[Begin THE RECORDS]

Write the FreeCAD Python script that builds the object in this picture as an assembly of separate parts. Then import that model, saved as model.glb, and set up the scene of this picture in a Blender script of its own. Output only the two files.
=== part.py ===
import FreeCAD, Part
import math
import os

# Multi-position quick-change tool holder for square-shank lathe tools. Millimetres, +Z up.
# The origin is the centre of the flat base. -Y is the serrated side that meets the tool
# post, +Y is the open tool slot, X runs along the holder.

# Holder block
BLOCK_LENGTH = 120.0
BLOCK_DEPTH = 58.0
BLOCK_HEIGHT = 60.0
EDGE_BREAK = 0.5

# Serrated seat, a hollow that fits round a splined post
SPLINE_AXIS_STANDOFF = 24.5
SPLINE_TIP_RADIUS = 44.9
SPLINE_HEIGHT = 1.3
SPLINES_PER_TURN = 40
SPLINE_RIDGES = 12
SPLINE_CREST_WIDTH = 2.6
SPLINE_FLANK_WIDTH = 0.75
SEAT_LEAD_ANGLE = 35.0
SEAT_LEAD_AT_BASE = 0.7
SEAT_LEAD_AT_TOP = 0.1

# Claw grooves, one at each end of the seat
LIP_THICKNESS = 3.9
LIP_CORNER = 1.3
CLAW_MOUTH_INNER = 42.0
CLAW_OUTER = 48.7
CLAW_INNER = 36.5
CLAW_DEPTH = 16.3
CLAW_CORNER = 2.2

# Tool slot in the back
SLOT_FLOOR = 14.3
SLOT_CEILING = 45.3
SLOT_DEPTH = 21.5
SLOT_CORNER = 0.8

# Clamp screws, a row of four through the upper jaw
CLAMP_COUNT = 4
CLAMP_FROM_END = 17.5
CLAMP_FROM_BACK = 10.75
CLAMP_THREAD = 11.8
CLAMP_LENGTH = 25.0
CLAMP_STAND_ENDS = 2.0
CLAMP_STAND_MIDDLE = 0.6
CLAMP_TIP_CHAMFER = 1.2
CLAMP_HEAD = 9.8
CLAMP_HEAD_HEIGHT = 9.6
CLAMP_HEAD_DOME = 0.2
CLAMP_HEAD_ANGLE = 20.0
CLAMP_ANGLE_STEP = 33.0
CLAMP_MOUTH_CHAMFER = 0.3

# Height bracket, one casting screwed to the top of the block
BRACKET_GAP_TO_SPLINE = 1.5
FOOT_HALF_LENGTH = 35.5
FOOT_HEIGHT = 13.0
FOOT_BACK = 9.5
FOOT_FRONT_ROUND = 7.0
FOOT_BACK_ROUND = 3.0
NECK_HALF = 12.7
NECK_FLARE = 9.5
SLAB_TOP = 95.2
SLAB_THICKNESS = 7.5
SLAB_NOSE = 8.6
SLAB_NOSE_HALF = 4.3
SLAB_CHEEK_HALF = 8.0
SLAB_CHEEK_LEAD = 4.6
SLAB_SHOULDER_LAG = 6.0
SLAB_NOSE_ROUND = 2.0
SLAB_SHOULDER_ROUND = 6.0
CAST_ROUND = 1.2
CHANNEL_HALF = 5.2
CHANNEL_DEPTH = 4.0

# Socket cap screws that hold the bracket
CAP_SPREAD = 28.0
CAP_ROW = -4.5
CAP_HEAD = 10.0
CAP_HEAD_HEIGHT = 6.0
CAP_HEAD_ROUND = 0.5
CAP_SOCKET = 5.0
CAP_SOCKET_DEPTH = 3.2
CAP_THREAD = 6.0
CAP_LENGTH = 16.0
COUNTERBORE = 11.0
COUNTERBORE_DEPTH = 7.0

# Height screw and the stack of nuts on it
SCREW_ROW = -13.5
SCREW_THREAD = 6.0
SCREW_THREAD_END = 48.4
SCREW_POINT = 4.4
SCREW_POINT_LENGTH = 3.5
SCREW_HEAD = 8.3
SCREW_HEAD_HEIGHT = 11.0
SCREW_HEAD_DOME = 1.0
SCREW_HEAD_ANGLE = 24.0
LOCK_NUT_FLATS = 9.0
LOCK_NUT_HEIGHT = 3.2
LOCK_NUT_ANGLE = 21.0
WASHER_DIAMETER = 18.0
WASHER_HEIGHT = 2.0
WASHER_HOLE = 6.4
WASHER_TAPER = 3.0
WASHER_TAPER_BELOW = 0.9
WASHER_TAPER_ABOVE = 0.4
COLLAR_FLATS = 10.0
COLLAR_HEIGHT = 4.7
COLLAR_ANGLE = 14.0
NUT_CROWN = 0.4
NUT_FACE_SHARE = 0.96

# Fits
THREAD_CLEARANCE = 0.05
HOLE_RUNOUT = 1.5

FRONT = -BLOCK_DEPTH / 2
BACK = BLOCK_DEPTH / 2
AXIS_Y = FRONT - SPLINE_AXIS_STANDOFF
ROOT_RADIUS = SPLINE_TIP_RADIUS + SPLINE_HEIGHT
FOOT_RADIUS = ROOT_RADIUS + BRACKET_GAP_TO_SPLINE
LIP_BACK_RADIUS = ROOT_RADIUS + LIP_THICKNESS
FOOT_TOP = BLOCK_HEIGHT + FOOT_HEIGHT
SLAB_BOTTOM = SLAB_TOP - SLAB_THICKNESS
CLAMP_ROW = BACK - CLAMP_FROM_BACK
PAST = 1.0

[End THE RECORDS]
[Begin THE RECORDS]

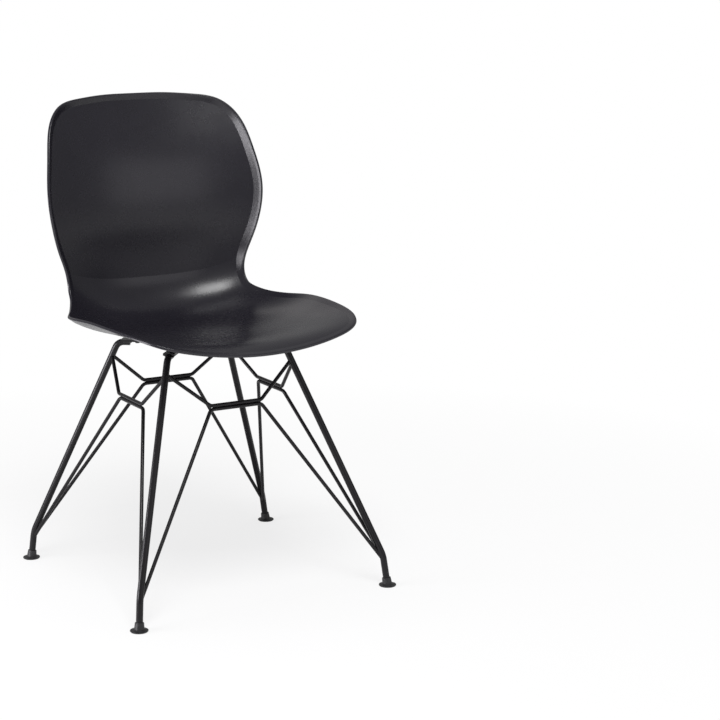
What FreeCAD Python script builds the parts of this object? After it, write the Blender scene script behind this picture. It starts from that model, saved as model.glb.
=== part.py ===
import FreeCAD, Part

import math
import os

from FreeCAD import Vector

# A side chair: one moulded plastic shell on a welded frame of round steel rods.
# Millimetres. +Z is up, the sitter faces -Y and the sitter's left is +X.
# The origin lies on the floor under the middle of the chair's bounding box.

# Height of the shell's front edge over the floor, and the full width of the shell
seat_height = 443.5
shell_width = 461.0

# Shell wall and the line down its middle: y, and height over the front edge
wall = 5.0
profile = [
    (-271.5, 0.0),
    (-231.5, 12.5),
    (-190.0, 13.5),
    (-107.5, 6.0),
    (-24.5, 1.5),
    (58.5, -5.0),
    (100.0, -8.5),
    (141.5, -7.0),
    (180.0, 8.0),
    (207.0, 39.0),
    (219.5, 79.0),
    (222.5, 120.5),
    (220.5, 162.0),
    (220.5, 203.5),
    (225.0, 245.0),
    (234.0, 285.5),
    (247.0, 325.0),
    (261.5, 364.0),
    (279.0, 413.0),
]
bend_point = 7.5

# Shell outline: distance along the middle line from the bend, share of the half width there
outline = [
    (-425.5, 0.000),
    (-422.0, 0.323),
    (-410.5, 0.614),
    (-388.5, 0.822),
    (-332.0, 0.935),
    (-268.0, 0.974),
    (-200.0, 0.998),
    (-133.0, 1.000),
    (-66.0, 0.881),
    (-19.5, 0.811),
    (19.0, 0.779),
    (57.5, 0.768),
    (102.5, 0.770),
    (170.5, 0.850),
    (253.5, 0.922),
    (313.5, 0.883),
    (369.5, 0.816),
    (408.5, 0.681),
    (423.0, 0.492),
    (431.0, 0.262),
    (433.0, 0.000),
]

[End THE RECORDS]

WHAT IS ASKED
Return every line from the records above that holds the word "picture".

ANSWER TO THE PROBLEM
Write the FreeCAD Python script that builds the object in this picture as an assembly of separate parts. Then import that model, saved as model.glb, and set up the scene of this picture in a Blender script of its own. Output only the two files.
What FreeCAD Python script builds the parts of this object? After it, write the Blender scene script behind this picture. It starts from that model, saved as model.glb.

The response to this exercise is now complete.